▸ **Written exercise**
Output the full material exactly as it appears here.

- - -

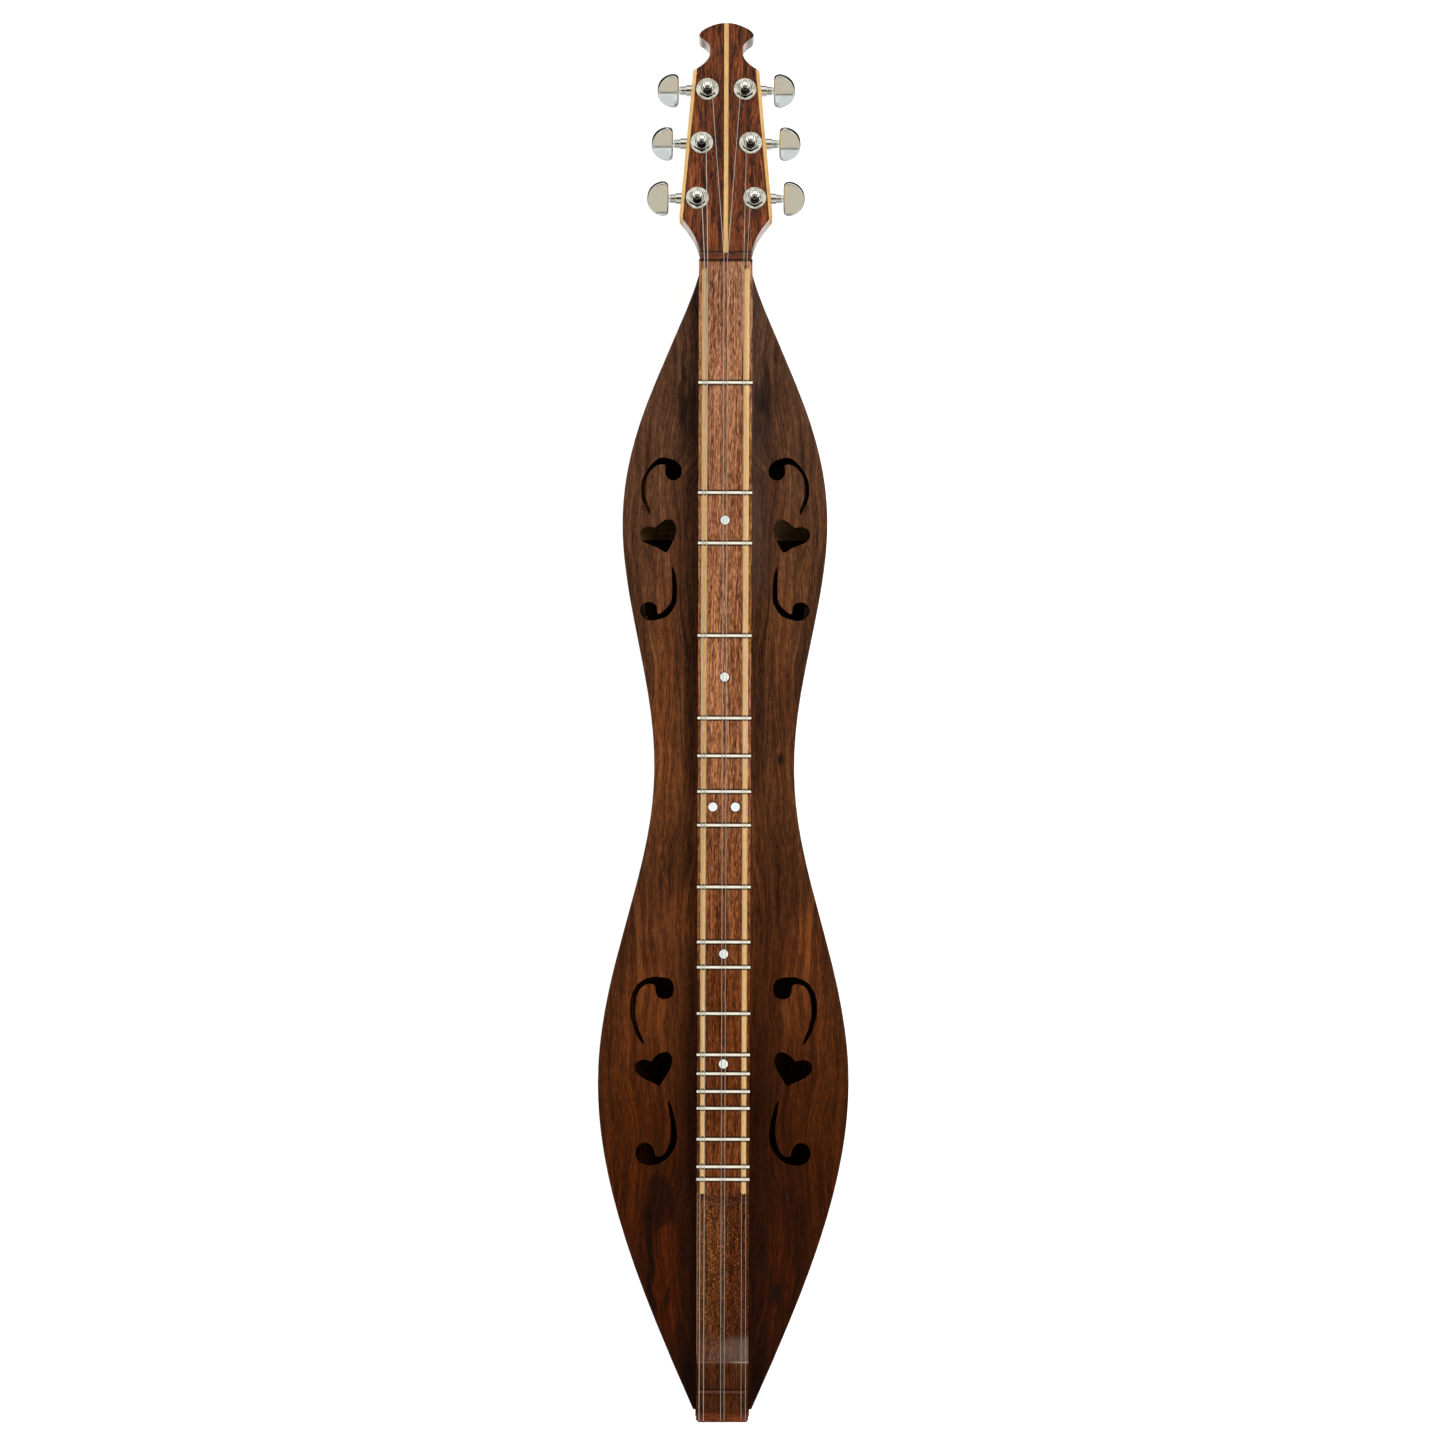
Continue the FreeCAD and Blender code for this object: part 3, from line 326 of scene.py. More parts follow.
def wood(name, colors, across=by_x, along=by_y, deep=by_z, seed=0.0, figure=1.0, fine=1.0,
         speck=1.0, warp=9.0, period=7.0, streak=0.5, pore=1.0, dense=1.0, pore_length=4.2,
         coat=0.12, rough=(0.36, 0.52), extra=None):
    """Straight-grained wood.

    colors: dark, mid, light. across, along, deep: coordinates about the grain.
    figure, fine, speck: contrast of broad figure, fibres and short flecks.
    warp, period: sideways drift and spacing of the rings. streak: strength of dark lines.
    pore, dense, pore_length: darkness, density and length of the open pores.
    extra(m, color): adds what is particular to one piece.
    """
    m = Mat(name)
    across, along, deep = across(m), along(m), deep(m)
    shift = seed * 17.3

    def grain(size, offset, at=across, **look):
        """Noise with features of size (across, along, deep) mm."""
        return m.noise(m.vec(m.mul(at, 1 / size[0]),
                             m.add(m.mul(along, 1 / size[1]), shift + offset),
                             m.mul(deep, 1 / size[2])), **look)

    big = grain((55.0, 260.0, 60.0), 0, distort=0.4)
    mid = grain((9.0, 120.0, 14.0), 3, detail=5.0, rough=0.6, distort=0.8)
    drift = grain((40.0, 120.0, 40.0), 7, detail=2.0)
    ring_at = m.add(across, m.swing(drift, warp * 4))
    ring = m.remap(m.calc("SINE", m.mul(ring_at, 2 * math.pi / period)), (-1, 1))
    ring_fine = grain((2.4, 170.0, 9.0), 11, at=ring_at, detail=4.0, rough=0.65)
    ring_finest = grain((1.1, 55.0, 5.0), 19, at=ring_at, rough=0.6)
    fibre = grain((0.36, 9.0, 0.6), 0, rough=0.65)
    fleck = grain((0.75, 3.6, 1.2), 23, detail=2.0, rough=0.6)
    dash = grain((1.25, 7.5, 2.0), 29, detail=2.0, rough=0.6)
    tone = m.swing(big, 0.8 * figure)
    for layer, amount in ((mid, 0.7 * figure), (ring, 0.10 * figure), (ring_fine, 0.60 * figure),
                          (ring_finest, 0.50 * fine), (fibre, 0.55 * fine),
                          (fleck, 1.0 * speck), (dash, 0.7 * speck)):
        tone = m.add(tone, m.swing(layer, amount))
    tone = m.calc("ADD", tone, 0.5, clamp=True)
    color = m.ramp(tone, [(0.12, colors[0]), (0.5, colors[1]), (0.9, colors[2])])

    # narrow dark lines along the grain, gathered in patches
    line = m.band(grain((1.7, 90.0, 6.0), 31, at=ring_at, detail=2.0), 0.5, 0.0, 0.035)
    gate = m.fade(grain((12.0, 60.0, 20.0), 37), (0.42, 0.62))
    color = m.mix(m.mul(m.mul(line, gate), streak), color, tuple(c * 0.45 for c in colors[0]))

    # open pores: short dark dashes along the grain
    pore_at = m.vec(m.mul(across, 1 / 0.62), m.add(m.mul(along, 1 / pore_length), shift),
                    m.mul(deep, 1 / 0.8))
    density = m.noise(m.scaled((across, along, deep), (1 / 5.0, 1 / 60.0, 1 / 5.0)), detail=2.0)
    radius = m.remap(density, (0.35, 0.65), (0.10 * dense, 0.30 * dense))
    pores = m.fade(m.voronoi(pore_at), (radius, m.mul(radius, 0.35)))
    color = m.mix(m.mul(pores, 0.8 * pore), color, tuple(c * 0.30 for c in colors[0]))
    if extra:
        color = extra(m, color)
    sheen = m.remap(m.add(m.mul(fibre, 0.6), m.mul(mid, 0.4)), (0.3, 0.7), rough)
    m.set(Base_Color=color, Roughness=sheen, Coat_Weight=coat, Coat_Roughness=0.12,
          Coat_IOR=1.35, Specular_IOR_Level=0.14)
    m.bump(m.sub(m.mul(fibre, 0.3), m.mul(pores, 0.9)), strength=0.4, distance=0.00014)
    return m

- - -

▸ **Worked answer**
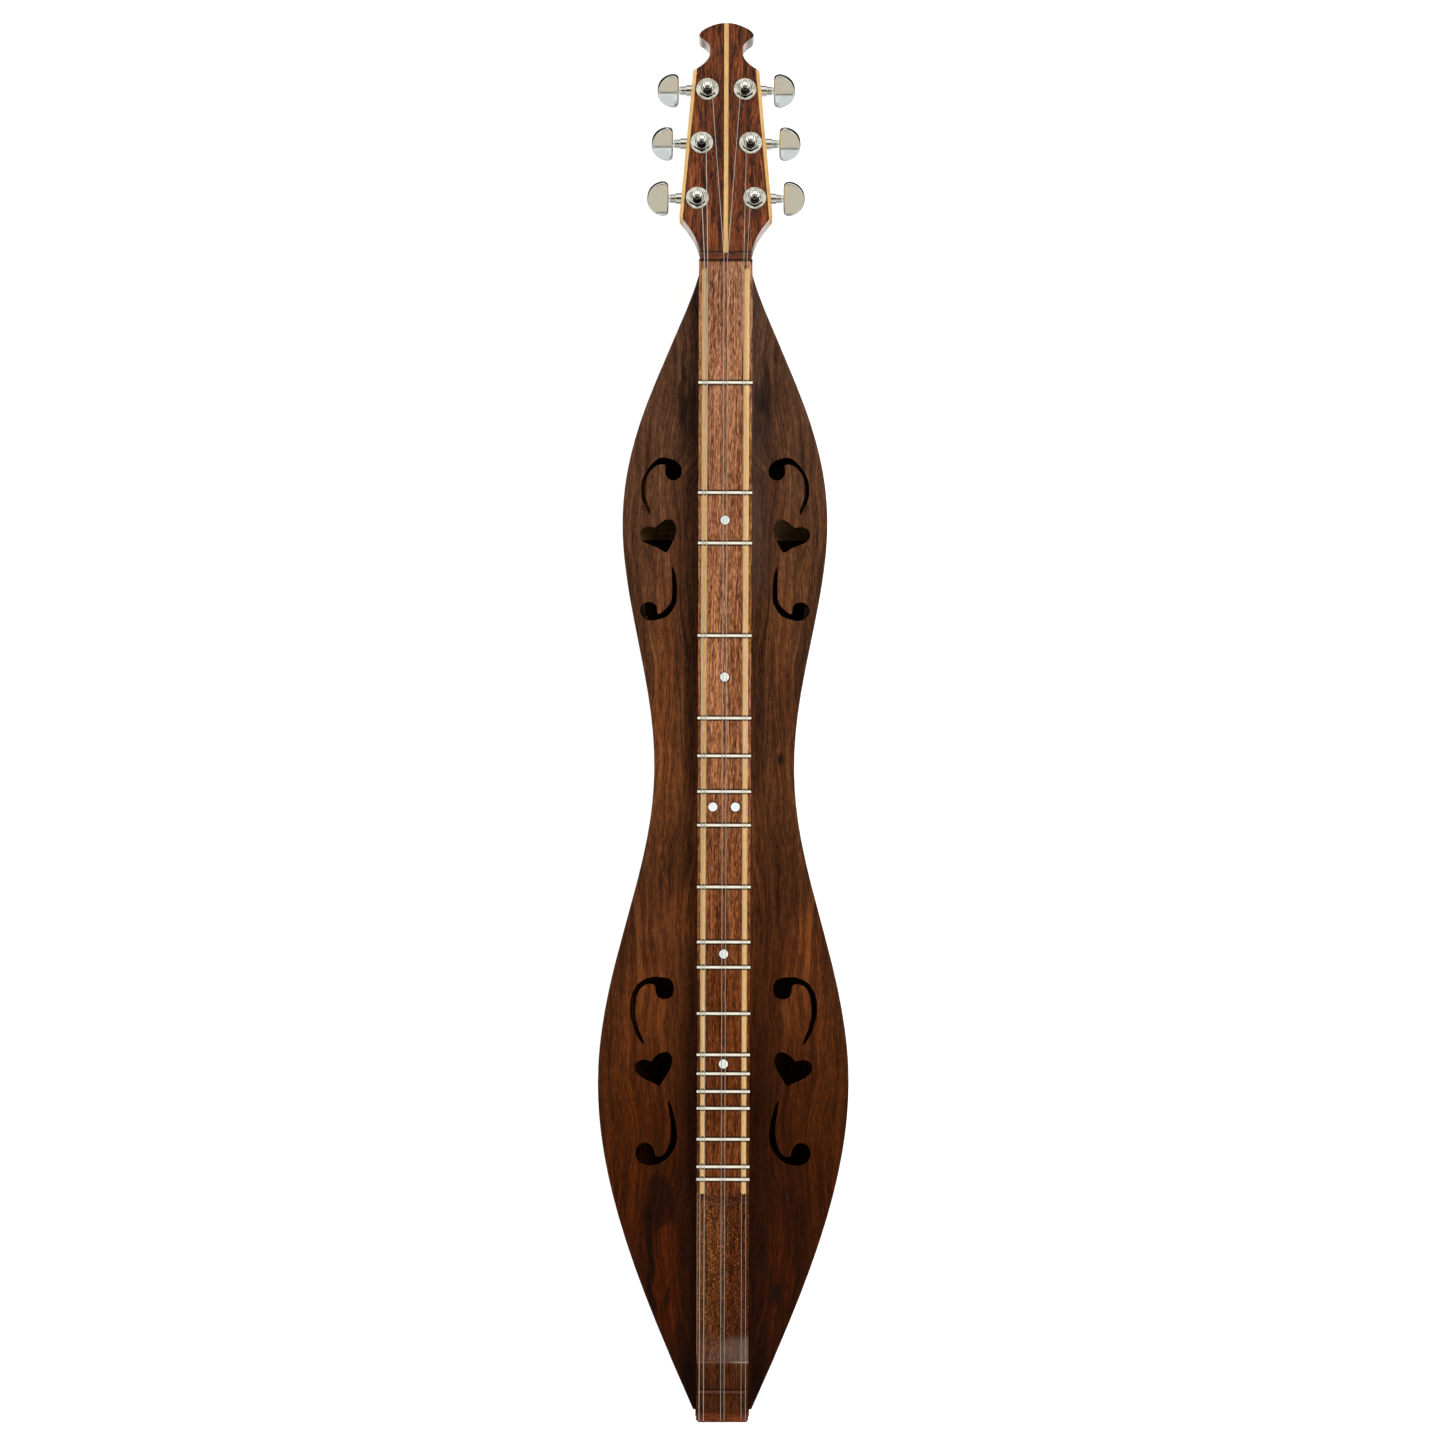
Continue the FreeCAD and Blender code for this object: part 3, from line 326 of scene.py. More parts follow.
def wood(name, colors, across=by_x, along=by_y, deep=by_z, seed=0.0, figure=1.0, fine=1.0,
         speck=1.0, warp=9.0, period=7.0, streak=0.5, pore=1.0, dense=1.0, pore_length=4.2,
         coat=0.12, rough=(0.36, 0.52), extra=None):
    """Straight-grained wood.

    colors: dark, mid, light. across, along, deep: coordinates about the grain.
    figure, fine, speck: contrast of broad figure, fibres and short flecks.
    warp, period: sideways drift and spacing of the rings. streak: strength of dark lines.
    pore, dense, pore_length: darkness, density and length of the open pores.
    extra(m, color): adds what is particular to one piece.
    """
    m = Mat(name)
    across, along, deep = across(m), along(m), deep(m)
    shift = seed * 17.3

    def grain(size, offset, at=across, **look):
        """Noise with features of size (across, along, deep) mm."""
        return m.noise(m.vec(m.mul(at, 1 / size[0]),
                             m.add(m.mul(along, 1 / size[1]), shift + offset),
                             m.mul(deep, 1 / size[2])), **look)

    big = grain((55.0, 260.0, 60.0), 0, distort=0.4)
    mid = grain((9.0, 120.0, 14.0), 3, detail=5.0, rough=0.6, distort=0.8)
    drift = grain((40.0, 120.0, 40.0), 7, detail=2.0)
    ring_at = m.add(across, m.swing(drift, warp * 4))
    ring = m.remap(m.calc("SINE", m.mul(ring_at, 2 * math.pi / period)), (-1, 1))
    ring_fine = grain((2.4, 170.0, 9.0), 11, at=ring_at, detail=4.0, rough=0.65)
    ring_finest = grain((1.1, 55.0, 5.0), 19, at=ring_at, rough=0.6)
    fibre = grain((0.36, 9.0, 0.6), 0, rough=0.65)
    fleck = grain((0.75, 3.6, 1.2), 23, detail=2.0, rough=0.6)
    dash = grain((1.25, 7.5, 2.0), 29, detail=2.0, rough=0.6)
    tone = m.swing(big, 0.8 * figure)
    for layer, amount in ((mid, 0.7 * figure), (ring, 0.10 * figure), (ring_fine, 0.60 * figure),
                          (ring_finest, 0.50 * fine), (fibre, 0.55 * fine),
                          (fleck, 1.0 * speck), (dash, 0.7 * speck)):
        tone = m.add(tone, m.swing(layer, amount))
    tone = m.calc("ADD", tone, 0.5, clamp=True)
    color = m.ramp(tone, [(0.12, colors[0]), (0.5, colors[1]), (0.9, colors[2])])

    # narrow dark lines along the grain, gathered in patches
    line = m.band(grain((1.7, 90.0, 6.0), 31, at=ring_at, detail=2.0), 0.5, 0.0, 0.035)
    gate = m.fade(grain((12.0, 60.0, 20.0), 37), (0.42, 0.62))
    color = m.mix(m.mul(m.mul(line, gate), streak), color, tuple(c * 0.45 for c in colors[0]))

    # open pores: short dark dashes along the grain
    pore_at = m.vec(m.mul(across, 1 / 0.62), m.add(m.mul(along, 1 / pore_length), shift),
                    m.mul(deep, 1 / 0.8))
    density = m.noise(m.scaled((across, along, deep), (1 / 5.0, 1 / 60.0, 1 / 5.0)), detail=2.0)
    radius = m.remap(density, (0.35, 0.65), (0.10 * dense, 0.30 * dense))
    pores = m.fade(m.voronoi(pore_at), (radius, m.mul(radius, 0.35)))
    color = m.mix(m.mul(pores, 0.8 * pore), color, tuple(c * 0.30 for c in colors[0]))
    if extra:
        color = extra(m, color)
    sheen = m.remap(m.add(m.mul(fibre, 0.6), m.mul(mid, 0.4)), (0.3, 0.7), rough)
    m.set(Base_Color=color, Roughness=sheen, Coat_Weight=coat, Coat_Roughness=0.12,
          Coat_IOR=1.35, Specular_IOR_Level=0.14)
    m.bump(m.sub(m.mul(fibre, 0.3), m.mul(pores, 0.9)), strength=0.4, distance=0.00014)
    return m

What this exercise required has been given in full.